Finding Common Language for your Critique

In an effort to push our thinking and definition(s) of craftsmanship, I thought it might be interesting to test our newly honed critique skills against some projects at other schools – High Tech High and NuVu – known for some seriously high-quality project work. But what is it, specifically, that we perceive as high quality?

Armed with language and philosophy from our own Cognitive Gearing, we were challenged with critiquing what was pretty clear to be very highly crafted work by kids just like ours at MVPS. Eyebrows raised at the differences between their public products and our own. Comments were made about the quality of photos on those schools’ project pages. Questions were asked about the length of time that must have been spent on these projects.

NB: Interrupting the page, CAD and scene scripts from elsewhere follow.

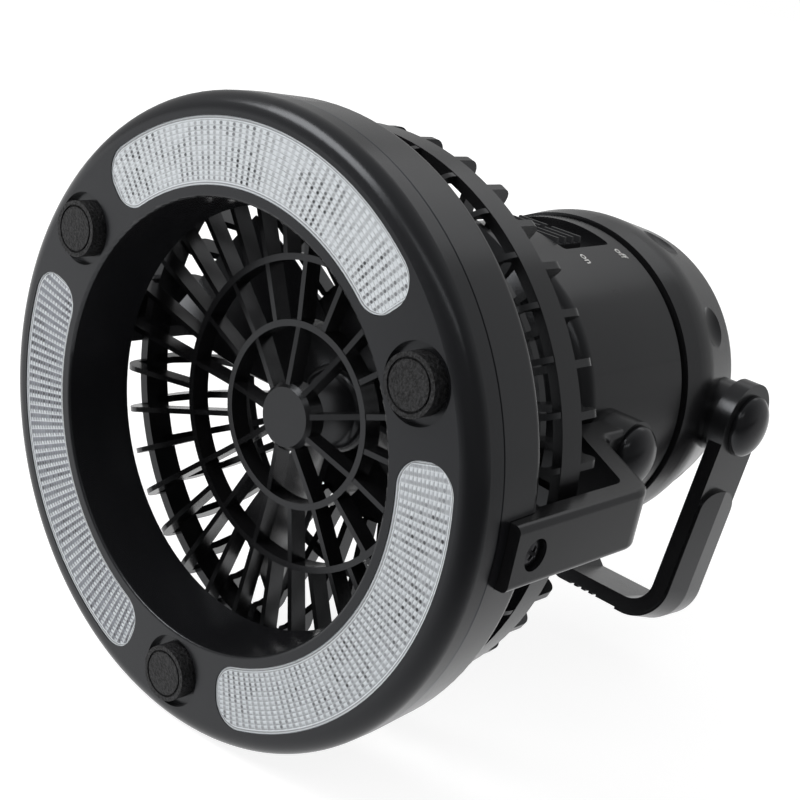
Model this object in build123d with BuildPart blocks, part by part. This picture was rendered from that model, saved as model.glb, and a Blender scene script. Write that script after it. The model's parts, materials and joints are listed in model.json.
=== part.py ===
from build123d import *

import os
from math import cos, degrees, radians, sin, sqrt, tan

os.makedirs("parts", exist_ok=True)

# Camping fan with a light ring, millimetres, +Z up.
# The fan blows towards -Y. "Depth" is measured rearwards (+Y) from the flat front face of the
# light ring, "radius" from the fan axis, which lies level at the height of the ring's radius.
# The head (cage, barrel, battery cap) tilts between two arms that stand on the light ring.

# --- light ring ---------------------------------------------------------------------------
ring_radius = 75.0
ring_depth = 23.8
ring_shoulder = 4.4
ring_rear_rounding = 3.2
ring_draft = 0.8
ring_wall = 2.0
bezel_depth = 8.9
ring_face_width = 23.1
throat_draft = 2.2
sleeve_wall = 1.4
seat_clearance = 0.1
throat_lip = 0.7

lens_inner_margin = 2.5
lens_outer_margin = 5.5
lens_half_angle = 45.7
lens_end_rounding = 6.5
lens_set_back = 0.3
lens_flange = 1.0
lens_flange_thickness = 1.2
lens_angles = (90, 210, 330)

foot_angles = {"foot_right": 30, "foot_left": 150, "foot_bottom": 270}
foot_radius = 6.7
foot_proud = 2.5
foot_cup_radius = 8.7
foot_cup_depth = 1.6
foot_cup_wall = 1.0
foot_rim = 1.0
foot_groove = 0.5

board_depth = 10.0
board_thickness = 1.6
board_clearance = 0.6
post_radius = 3.2
led_radius = 2.5
led_base_radius = 2.9
led_length = 6.4
led_base_thickness = 1.0
leds_per_lens = 6
led_spacing_angle = 15.0

# --- arms and their pivots ------------------------------------------------------------------
tilt_depth = 94.8
swivel_clearance = 0.8
arm_proud = 2.6
arm_thickness = 5.4
arm_width = 15.0
arm_front = 12.4
arm_bend_depth = 61.8
arm_bend_rounding = 9.0
arm_shoulder_depth = 79.6
arm_shoulder_rounding = 6.0
arm_inner_rounding = 5.0
arm_inner_bend = 57.6
arm_throat = 77.0
arm_seat_clearance = 0.15
arm_seat_depth = 5.0
arm_end_rounding = 1.2
arm_edge_rounding = 1.6
eye_radius = 9.2
eye_gap = 1.4
eye_thickness = 7.6
pin_radius = 4.0
pin_clearance = 0.06
dome_height = 4.7
dome_margin = 1.0
dome_step = 0.6
face_clearance = 0.1
arm_screw_depth = 19.8
arm_screw_radius = 1.5
arm_screw_hole = 1.7
arm_screw_head_radius = 3.1
arm_screw_counterbore = 3.7
arm_screw_recess = 2.4
arm_screw_head_height = 1.6

# --- cage -----------------------------------------------------------------------------------
cage_step = 5.7
cage_seam = 39.2
cage_band_end = 44.5
cage_band_thickness = 2.5
grille_rim_width = 2.0
fin_count = 36
hub_disc_radius = 8.2
hub_disc_depth = 22.8
hub_disc_chamfer = 1.0
inner_ring_radius = 22.9
inner_ring_depth = 26.0
outer_ring_radius = 38.4
outer_ring_depth = 27.2
grille_edge_depth = 29.4
grille_edge_rounding = 8.0
grille_ring_width = 1.6
grille_thickness = 5.0
spoke_thickness = 1.35
fin_sink = 0.15
fin_bite = 0.5
rear_fin_thickness = 1.8
rear_fin_count = 38
rear_fin_step = 0.4
rear_tooth_end = 53.4
rear_tooth_height = 5.0
rear_tooth_rounding = 3.6
rear_tooth_root_rounding = 1.5
rear_shoulder_depth = 58.5
rear_shoulder_step = 9.0
rear_shoulder_rounding = 5.0
rear_fin_width = 4.5
rear_mid_ring_radius = 49.5
cage_rear = 62.0
cage_plate_thickness = 3.0

# --- impeller and motor ----------------------------------------------------------------------
impeller_gap = 7.8
impeller_depth = 45.0
blade_count = 4
blade_thickness = 1.5
blade_camber = 0.08
blade_root_chord = 13.0
blade_middle_chord = 30.0
blade_tip_chord = 34.0
blade_pitch = (40, 30, 22)
blade_start_angle = 20
blade_overlap = 1.5
impeller_hub_radius = 11.0
impeller_hub_length = 14.0
impeller_hub_wall = 1.6
impeller_hub_rounding = 3.0
shaft_radius = 1.0
shaft_clearance = 0.06
shaft_collar_radius = 3.0
motor_radius = 12.2
motor_length = 28.0
motor_nose_radius = 3.5
motor_screw_spacing = 16.0
motor_screw_radius = 1.3
motor_screw_head_radius = 2.4
motor_screw_head_height = 1.6
motor_screw_bite = 2.0

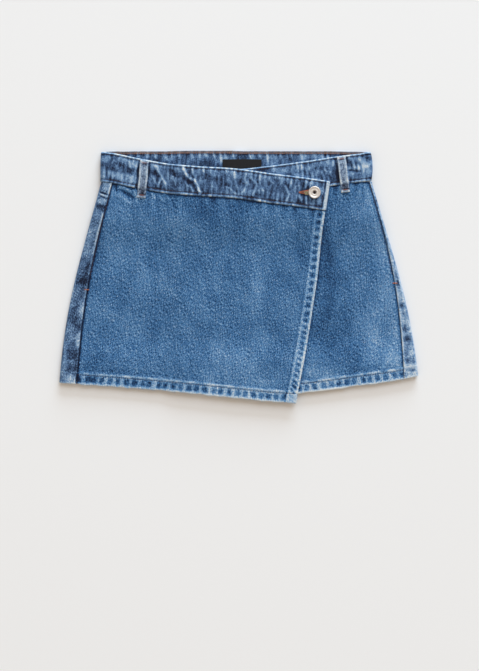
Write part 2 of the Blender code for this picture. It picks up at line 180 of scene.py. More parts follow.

Click for full size download

 

What emerged:

  • It was important to be able to gauge time, purpose and process: Because we were not directly involved with these projects, it was helpful to see the documentation of goals, timeline, and iterative prototypes. We wondered about our own practice of documenting these moments and the formative assessment alongside.

Fabrication | Algorithmic thinking; Planning {check}

  • We were blown away by the student portfolios: NuVu students did a particularly good job of documenting the process and precedent studies. For example – It was fascinating to see the precedents from students who designed a storage chair – floating storage shelves, existing book storage chaise, and rolling desk chairs.

Observation and Judgment | Precedent studies  {check}

  • It was clear that these projects took some real time: AND it was equally clear, through detailed and shareable documentation, that deep learning accompanied the hands-on portion.

Craftsmanship | Perseverance; Process AND Product matter {check}

It was a valuable hour of discussion and challenging assumptions. I’m feeling more convinced. If you want to level up craftsmanship, resist the urge to start with “innovative projects” and instead start with building a culture of critique.

*A link to the slide deck for the session

BY T.J. Edwards (CROSS-POSTED ON MY PERSONAL BLOG, Planting Ts)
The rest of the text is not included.